Dans une note liminaire, Boyle, écrivain et enseignant, né en 1948, précise : « Le texte qui suit est la re-création romanesque de certains éléments de la vie de Frank Lloyd Wright, de ses trois épouses et de sa maîtresse. Si certains événements et personnages décrits appartiennent à la réalité historique, tous les dialogues et situations sont inventés, à l’exception des citations extraites d’articles de l’époque ».

C’est le type même de projet auquel se confrontent volontiers quelques noms parmi les plus célèbres de la littérature étatsunienne d’aujourd’hui, dans un pays où l’art d’écrire des romans est enseigné dans les universités. S’appuyant sur une solide documentation, l’auteur révèle peu à peu la personnalité hors du commun du personnage principal, créateur non-conformiste, doté d’un ego sans limites et qui heurtera son pays et son époque tant par la nouveauté révolutionnaire de son art que par sa vie personnelle, peu en accord avec le puritanisme ambiant de la société de son temps. Les femmes qu’il a aimées et qui l’ont adulé successivement le suivront au fil des ans et les drames ne leur seront pas épargnés, jusqu’à l’atrocité.

Imaginant un narrateur fictif fortement impliqué dans les faits qu’il rapporte, T.C. Boyle s’offre la coquetterie de bouleverser la chronologie. La matière est riche et la puissance d’évocation du romancier brillante de sorte que ce gros volume se dévore comme un thriller.
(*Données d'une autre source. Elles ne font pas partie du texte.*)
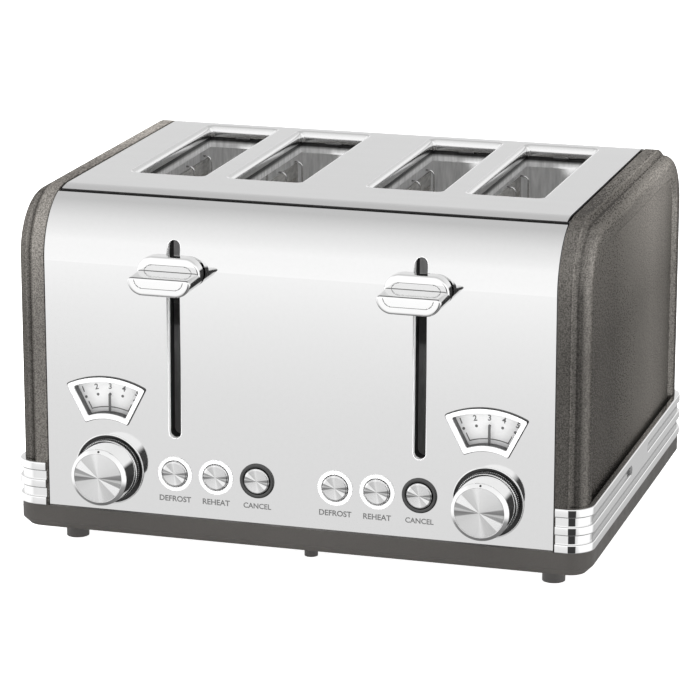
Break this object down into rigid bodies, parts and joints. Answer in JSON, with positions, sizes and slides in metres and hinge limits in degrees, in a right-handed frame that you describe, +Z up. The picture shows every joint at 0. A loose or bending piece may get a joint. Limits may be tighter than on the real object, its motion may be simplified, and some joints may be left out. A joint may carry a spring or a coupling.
{
  "type": "pop up toaster",
  "caption": "Pop up toaster with paired long slots, drop levers, browning knobs with gauges, push buttons and pull-out crumb trays.",
  "frame": {"origin": "on the floor under the middle of the bounding box", "axes": "+Z up, -Y towards the control panel, +X to the right as seen from the front"},
  "size_m": [0.3308, 0.278, 0.203],
  "materials": {
    "polished_steel": "mirror polished",
    "satin_steel": "satin",
    "chrome": "polished",
    "spun_metal": "spun face, polished rim",
    "grey_paint": "metallic with fine speckle",
    "base_plastic": "fine matte",
    "foot_rubber": "matte",
    "black_rubber": "matte",
    "black_plastic": "gloss",
    "white_ring": "translucent light ring",
    "dial_face": "printed dial",
    "needle": "matte",
    "plated_steel": "zinc plated",
    "wire_steel": "bright wire",
    "mica": "layered mica",
    "nichrome": "oxidised ribbon",
    "circuit_board": "solder mask",
    "component": "moulded"
  },
  "bodies": {
    "housing": {"base_pan": "base_plastic", "base_screws": "plated_steel", "cancel_button_rings": "black_plastic", "centre_feet": "foot_rubber", "chassis_floor": "plated_steel", "control_boards": "circuit_board", "cord_gland": "black_plastic", "corner_feet": "foot_rubber", "front_bulkhead": "plated_steel", "front_panel": "polished_steel", "function_button_rings": "white_ring", "gauge_bezels": "chrome", "gauge_dials": "dial_face", "guide_rods": "wire_steel", "heater_boards": "mica", "heater_ribbons": "nichrome", "knob_collars": "chrome", "left_lift_spring": "wire_steel", "left_side_cover": "grey_paint", "left_trim_band": "chrome", "lever_slot_liners": "black_plastic", "magnets": "component", "rear_bulkhead": "plated_steel", "rear_panel": "polished_steel", "reflectors": "plated_steel", "right_lift_spring": "wire_steel", "right_side_cover": "grey_paint", "right_trim_band": "chrome", "slot_frame": "plated_steel", "switches_and_potentiometers": "component", "top_gasket": "black_rubber", "top_plate": "satin_steel"},
    "left_carriage": {"left_carriage": "plated_steel", "left_bread_rack": "wire_steel", "left_lever_knob": "chrome"},
    "right_carriage": {"right_carriage": "plated_steel", "right_bread_rack": "wire_steel", "right_lever_knob": "chrome"},
    "guide_cage_1": {"guide_cage_1": "wire_steel"},
    "guide_cage_2": {"guide_cage_2": "wire_steel"},
    "guide_cage_3": {"guide_cage_3": "wire_steel"},
    "guide_cage_4": {"guide_cage_4": "wire_steel"},
    "guide_cage_5": {"guide_cage_5": "wire_steel"},
    "guide_cage_6": {"guide_cage_6": "wire_steel"},
    "guide_cage_7": {"guide_cage_7": "wire_steel"},
    "guide_cage_8": {"guide_cage_8": "wire_steel"},
    "left_browning_control": {"left_browning_knob": "spun_metal", "left_knob_shaft": "plated_steel", "left_gauge_needle": "needle"},
    "right_browning_control": {"right_browning_knob": "spun_metal", "right_knob_shaft": "plated_steel", "right_gauge_needle": "needle"},
    "left_defrost_button": {"left_defrost_button": "spun_metal"},
    "left_reheat_button": {"left_reheat_button": "spun_metal"},
    "left_cancel_button": {"left_cancel_button": "spun_metal"},
    "right_defrost_button": {"right_defrost_button": "spun_metal"},
    "right_reheat_button": {"right_reheat_button": "spun_metal"},
    "right_cancel_button": {"right_cancel_button": "spun_metal"},
    "left_crumb_tray": {"left_crumb_tray": "base_plastic"},
    "right_crumb_tray": {"right_crumb_tray": "base_plastic"}
  },
  "joints": [
    {"name": "left_lever_slide", "type": "slide", "parent": "housing", "child": "left_carriage", "axis": [0, 0, 1], "range_m": [-0.088, 0.01], "stiffness_N_per_m": 100, "springref_m": 0.02081, "deforming": ["left_lift_spring"]},
    {"name": "right_lever_slide", "type": "slide", "parent": "housing", "child": "right_carriage", "axis": [0, 0, 1], "range_m": [-0.088, 0.01], "stiffness_N_per_m": 100, "springref_m": 0.02081, "deforming": ["right_lift_spring"]},
    {"name": "guide_cage_1_tilt", "type": "hinge", "parent": "housing", "child": "guide_cage_1", "pos_m": [-0.1157, 0, 0.036], "axis": [0, 1, 0], "range_deg": [-0.6, 4.3]},
    {"name": "guide_cage_2_tilt", "type": "hinge", "parent": "housing", "child": "guide_cage_2", "pos_m": [-0.0797, 0, 0.036], "axis": [0, 1, 0], "range_deg": [-4.3, 0.6]},
    {"name": "guide_cage_3_tilt", "type": "hinge", "parent": "housing", "child": "guide_cage_3", "pos_m": [-0.0586, 0, 0.036], "axis": [0, 1, 0], "range_deg": [-0.6, 4.3]},
    {"name": "guide_cage_4_tilt", "type": "hinge", "parent": "housing", "child": "guide_cage_4", "pos_m": [-0.0226, 0, 0.036], "axis": [0, 1, 0], "range_deg": [-4.3, 0.6]},
    {"name": "guide_cage_5_tilt", "type": "hinge", "parent": "housing", "child": "guide_cage_5", "pos_m": [0.0226, 0, 0.036], "axis": [0, 1, 0], "range_deg": [-0.6, 4.3]},
    {"name": "guide_cage_6_tilt", "type": "hinge", "parent": "housing", "child": "guide_cage_6", "pos_m": [0.0586, 0, 0.036], "axis": [0, 1, 0], "range_deg": [-4.3, 0.6]},
    {"name": "guide_cage_7_tilt", "type": "hinge", "parent": "housing", "child": "guide_cage_7", "pos_m": [0.0797, 0, 0.036], "axis": [0, 1, 0], "range_deg": [-0.6, 4.3]},
    {"name": "guide_cage_8_tilt", "type": "hinge", "parent": "housing", "child": "guide_cage_8", "pos_m": [0.1157, 0, 0.036], "axis": [0, 1, 0], "range_deg": [-4.3, 0.6]},
    {"name": "left_browning_turn", "type": "hinge", "parent": "housing", "child": "left_browning_control", "pos_m": [-0.1084, -0.134, 0.0498], "axis": [0, 1, 0], "range_deg": [-26, 26]},
    {"name": "right_browning_turn", "type": "hinge", "parent": "housing", "child": "right_browning_control", "pos_m": [0.1084, -0.134, 0.0498], "axis": [0, 1, 0], "range_deg": [-26, 26]},
    {"name": "left_defrost_button_press", "type": "slide", "parent": "housing", "child": "left_defrost_button", "axis": [0, 1, 0], "range_m": [0, 0.002], "stiffness_N_per_m": 400},
    {"name": "left_reheat_button_press", "type": "slide", "parent": "housing", "child": "left_reheat_button", "axis": [0, 1, 0], "range_m": [0, 0.002], "stiffness_N_per_m": 400},
    {"name": "left_cancel_button_press", "type": "slide", "parent": "housing", "child": "left_cancel_button", "axis": [0, 1, 0], "range_m": [0, 0.002], "stiffness_N_per_m": 400},
    {"name": "right_defrost_button_press", "type": "slide", "parent": "housing", "child": "right_defrost_button", "axis": [0, 1, 0], "range_m": [0, 0.002], "stiffness_N_per_m": 400},
    {"name": "right_reheat_button_press", "type": "slide", "parent": "housing", "child": "right_reheat_button", "axis": [0, 1, 0], "range_m": [0, 0.002], "stiffness_N_per_m": 400},
    {"name": "right_cancel_button_press", "type": "slide", "parent": "housing", "child": "right_cancel_button", "axis": [0, 1, 0], "range_m": [0, 0.002], "stiffness_N_per_m": 400},
    {"name": "left_crumb_tray_pull", "type": "slide", "parent": "housing", "child": "left_crumb_tray", "axis": [0, 1, 0], "range_m": [0, 0.19]},
    {"name": "right_crumb_tray_pull", "type": "slide", "parent": "housing", "child": "right_crumb_tray", "axis": [0, 1, 0], "range_m": [0, 0.19]}
  ],
  "couplings": [
    {"joint": "guide_cage_1_tilt", "follows": "left_lever_slide", "rad_per_m": -0.833},
    {"joint": "guide_cage_2_tilt", "follows": "left_lever_slide", "rad_per_m": 0.833},
    {"joint": "guide_cage_3_tilt", "follows": "left_lever_slide", "rad_per_m": -0.833},
    {"joint": "guide_cage_4_tilt", "follows": "left_lever_slide", "rad_per_m": 0.833},
    {"joint": "guide_cage_5_tilt", "follows": "right_lever_slide", "rad_per_m": -0.833},
    {"joint": "guide_cage_6_tilt", "follows": "right_lever_slide", "rad_per_m": 0.833},
    {"joint": "guide_cage_7_tilt", "follows": "right_lever_slide", "rad_per_m": -0.833},
    {"joint": "guide_cage_8_tilt", "follows": "right_lever_slide", "rad_per_m": 0.833}
  ]
}
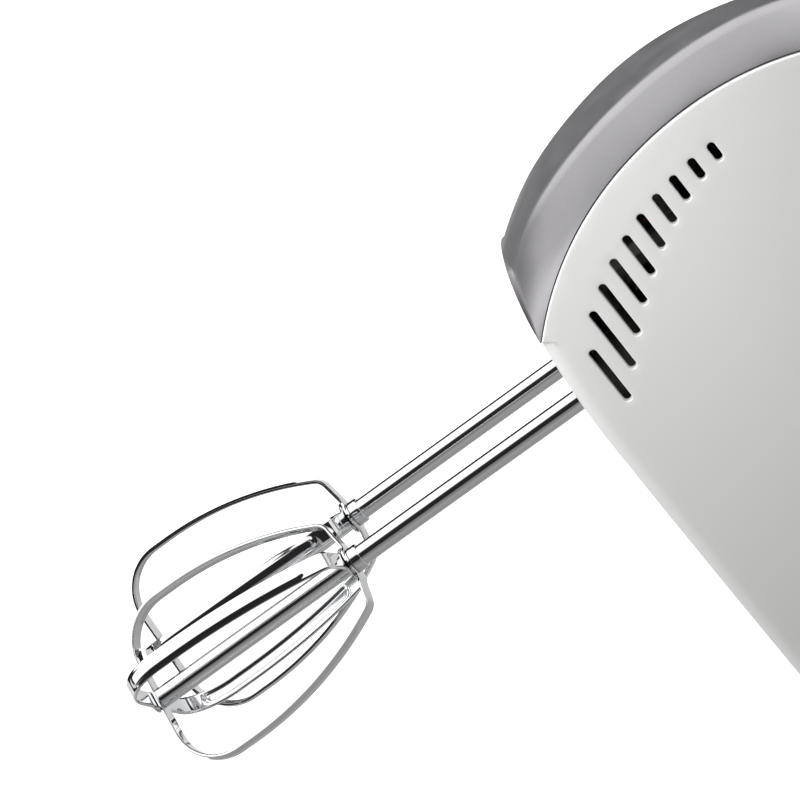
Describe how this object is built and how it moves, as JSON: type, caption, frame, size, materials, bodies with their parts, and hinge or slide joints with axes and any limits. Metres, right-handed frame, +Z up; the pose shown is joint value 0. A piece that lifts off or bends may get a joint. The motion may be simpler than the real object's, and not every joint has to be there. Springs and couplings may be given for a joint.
{
  "type": "hand mixer",
  "caption": "Electric hand mixer with a closed loop handle, vented side shells, a nose band and a pair of counter-rotating wire-loop beaters, standing on its heel.",
  "frame": {"origin": "centre of the flat heel pad that the mixer stands on", "axes": "+Z up from the heel towards the nose, +X the way the beaters point, +Y the mixer's left side"},
  "size_m": [0.3154, 0.0871, 0.2044],
  "materials": {
    "white_shell": "glossy moulded ABS",
    "grey_band": "satin painted plastic",
    "dark_plastic": "moulded, fine texture",
    "black_rubber": "soft rubber",
    "natural_plastic": "moulded nylon",
    "gear_nylon": "greased nylon",
    "board_laminate": "lacquered laminate",
    "yellow_film": "moulded case",
    "wire_insulation": "insulated wire",
    "zinc_steel": "zinc plated",
    "spring_steel": "drawn wire",
    "shaft_steel": "ground steel",
    "core_steel": "laminated core",
    "enamelled_copper": "enamelled wire",
    "bare_copper": "turned copper",
    "bronze": "sintered, oiled",
    "brass_contact": "stamped brass",
    "brush_carbon": "pressed carbon",
    "bracket_aluminium": "die-cast",
    "heat_sink_aluminium": "extruded",
    "beater_chrome": "polished chrome plate"
  },
  "bodies": {
    "housing": {"left_side_shell": "white_shell", "right_side_shell": "white_shell", "spine_band": "grey_band", "heel_plate": "grey_band", "heel_pad": "black_rubber", "left_port_ring": "dark_plastic", "right_port_ring": "dark_plastic", "shell_screws": "zinc_steel", "cord_gland": "black_rubber", "selector_switch": "dark_plastic", "turbo_spring": "spring_steel", "turbo_switch": "dark_plastic", "eject_spring": "spring_steel", "speed_board": "board_laminate", "suppressor_capacitor": "yellow_film", "heat_sink": "heat_sink_aluminium", "terminal_block": "natural_plastic", "internal_leads": "wire_insulation", "stator_core": "core_steel", "upper_field_coil": "enamelled_copper", "lower_field_coil": "enamelled_copper", "front_bracket": "bracket_aluminium", "rear_bracket": "bracket_aluminium", "shaft_bearings": "bronze", "motor_bolts": "zinc_steel", "left_brush": "brush_carbon", "right_brush": "brush_carbon", "brush_holders": "brass_contact", "brush_springs": "spring_steel", "gear_frame": "natural_plastic", "gear_cover": "natural_plastic", "gear_screws": "zinc_steel", "spindle_bushes": "bronze"},
    "armature": {"armature_core": "core_steel", "armature_winding": "enamelled_copper", "commutator": "bare_copper", "motor_shaft": "shaft_steel", "cooling_fan": "dark_plastic", "worm": "shaft_steel"},
    "left_drive": {"left_worm_wheel": "gear_nylon", "left_spindle": "shaft_steel"},
    "right_drive": {"right_worm_wheel": "gear_nylon", "right_spindle": "shaft_steel"},
    "left_beater": {"left_stem": "beater_chrome", "left_collar": "beater_chrome", "left_broad_loop": "beater_chrome", "left_cross_loop": "beater_chrome"},
    "right_beater": {"right_stem": "beater_chrome", "right_collar": "beater_chrome", "right_broad_loop": "beater_chrome", "right_cross_loop": "beater_chrome"},
    "ejector": {"eject_button": "dark_plastic", "ejector_fork": "natural_plastic"},
    "turbo": {"turbo_button": "dark_plastic"},
    "selector": {"speed_selector": "dark_plastic", "selector_carriage": "brass_contact"}
  },
  "joints": [
    {"name": "motor_spin", "type": "hinge", "parent": "housing", "child": "armature", "pos_m": [0.026, 0, 0.13893], "axis": [0, 0, 1], "continuous": true},
    {"name": "left_spindle_spin", "type": "hinge", "parent": "housing", "child": "left_drive", "pos_m": [0.026, 0.018, 0.13893], "axis": [-1, 0, 0], "continuous": true},
    {"name": "right_spindle_spin", "type": "hinge", "parent": "housing", "child": "right_drive", "pos_m": [0.026, -0.018, 0.13893], "axis": [-1, 0, 0], "continuous": true},
    {"name": "eject_press", "type": "slide", "parent": "housing", "child": "ejector", "axis": [1, 0, 0], "range_m": [0, 0.007], "stiffness_N_per_m": 900, "springref_m": -0.003, "deforming": ["eject_spring"]},
    {"name": "left_beater_release", "type": "slide", "parent": "left_drive", "child": "left_beater", "axis": [1, 0, 0], "range_m": [0, 0.007]},
    {"name": "right_beater_release", "type": "slide", "parent": "right_drive", "child": "right_beater", "axis": [1, 0, 0], "range_m": [0, 0.007]},
    {"name": "turbo_press", "type": "slide", "parent": "housing", "child": "turbo", "axis": [1, 0, 0], "range_m": [0, 0.0025], "stiffness_N_per_m": 800, "springref_m": -0.003, "deforming": ["turbo_spring"]},
    {"name": "speed_slide", "type": "slide", "parent": "housing", "child": "selector", "axis": [0, 0, 1], "range_m": [0, 0.015]}
  ],
  "couplings": [
    {"joint": "left_spindle_spin", "follows": "motor_spin", "ratio": -0.074074},
    {"joint": "right_spindle_spin", "follows": "motor_spin", "ratio": 0.074074},
    {"joint": "left_beater_release", "follows": "eject_press", "ratio": 1},
    {"joint": "right_beater_release", "follows": "eject_press", "ratio": 1}
  ]
}
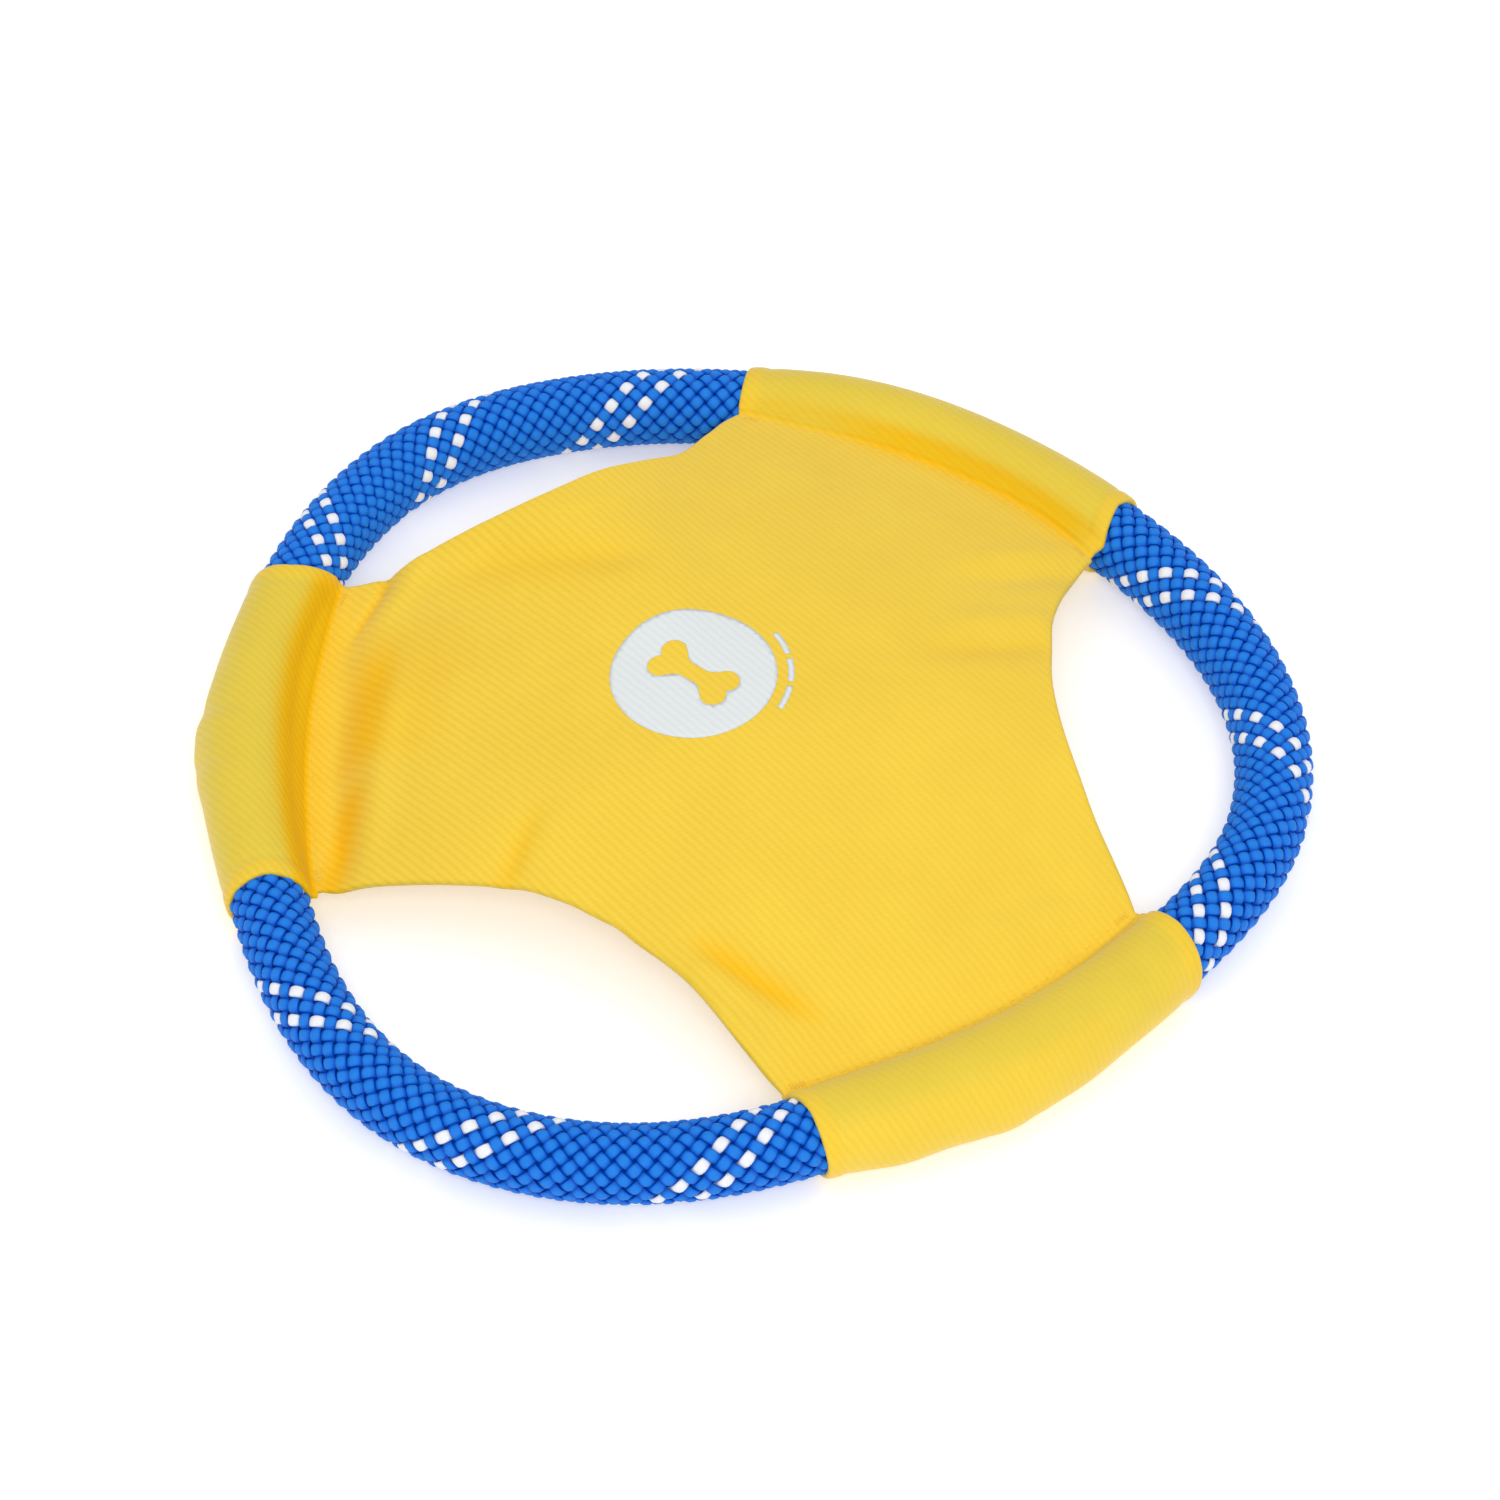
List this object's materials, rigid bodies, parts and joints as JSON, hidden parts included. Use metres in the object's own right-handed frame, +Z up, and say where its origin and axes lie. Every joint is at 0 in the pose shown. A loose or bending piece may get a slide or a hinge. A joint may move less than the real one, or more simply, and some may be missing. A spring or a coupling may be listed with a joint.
{
  "type": "flying ring",
  "caption": "Soft throwing ring: a braided rope ring running through three stitched sleeves of a domed two-ply fabric panel with curved cut-outs between them.",
  "frame": {"origin": "middle of the footprint, on the plane the ring rests on", "axes": "+Z up, square to the ring; +X to the right and +Y away from the camera in the usual three-quarter view"},
  "size_m": [0.2032, 0.1946, 0.0267],
  "materials": {
    "fabric_yellow": "woven twill polyester, matt with a soft sheen",
    "thread_yellow": "spun polyester sewing thread",
    "print_white": "thin heat-transfer print, satin",
    "rope_blue": "braided polypropylene multifilament, soft sheen",
    "tracer_white": "bright white multifilament tracer yarn",
    "core_white": "undyed polypropylene filler strand",
    "wrap_film": "shrink film over the butt joint"
  },
  "bodies": {
    "fabric_cover": {"panel_upper": "fabric_yellow", "panel_lower": "fabric_yellow", "seam_thread_1": "thread_yellow", "seam_thread_2": "thread_yellow", "seam_thread_3": "thread_yellow", "bar_tack_1": "thread_yellow", "bar_tack_2": "thread_yellow", "bar_tack_3": "thread_yellow", "bar_tack_4": "thread_yellow", "bar_tack_5": "thread_yellow", "bar_tack_6": "thread_yellow", "badge_print": "print_white"},
    "rope_ring": {"rope_sheath": "rope_blue", "core_strand_1": "core_white", "core_strand_2": "core_white", "core_strand_3": "core_white", "tracer_yarn_1": "tracer_white", "tracer_yarn_2": "tracer_white", "join_wrap": "wrap_film"}
  },
  "joints": [
    {"name": "rope_creep", "type": "hinge", "parent": "fabric_cover", "child": "rope_ring", "pos_m": [-0.00189, -0.00173, 0.0086], "axis": [0, 0, 1], "range_deg": [-3, 3]}
  ]
}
Hasard du calendrier : « Loving Frank » [2] de Nancy Horan, journaliste et écrivaine, paraît presque simultanément dans Le Livre de Poche. L’ouvrage, un peu moins copieux mais non moins sérieux que celui de Boyle, limite son propos à l’épisode Mamah Borthwick Cheney, l’épouse d’un client de Wright, devenue la maîtresse follement éprise et passionnément aimée de l’architecte. Féministe proclamée, elle affrontera les scandales suscités par une presse cannibale hypocrite, plus soucieuse de gros tirages que de valeurs morales. Elle finira tragiquement, comme l’une des victimes d’un horrible massacre.

On peut trouver son compte à la lecture d’œuvres impersonnelles, un rien fabriquées, mais marquées dans les deux cas du sceau du talent. On n’est pas fâché non plus de quitter un moment une certaine littérature à la française où l’auteur, jeune ou moins jeune, se contemple le nombril avec une complaisance qui finit par lasser.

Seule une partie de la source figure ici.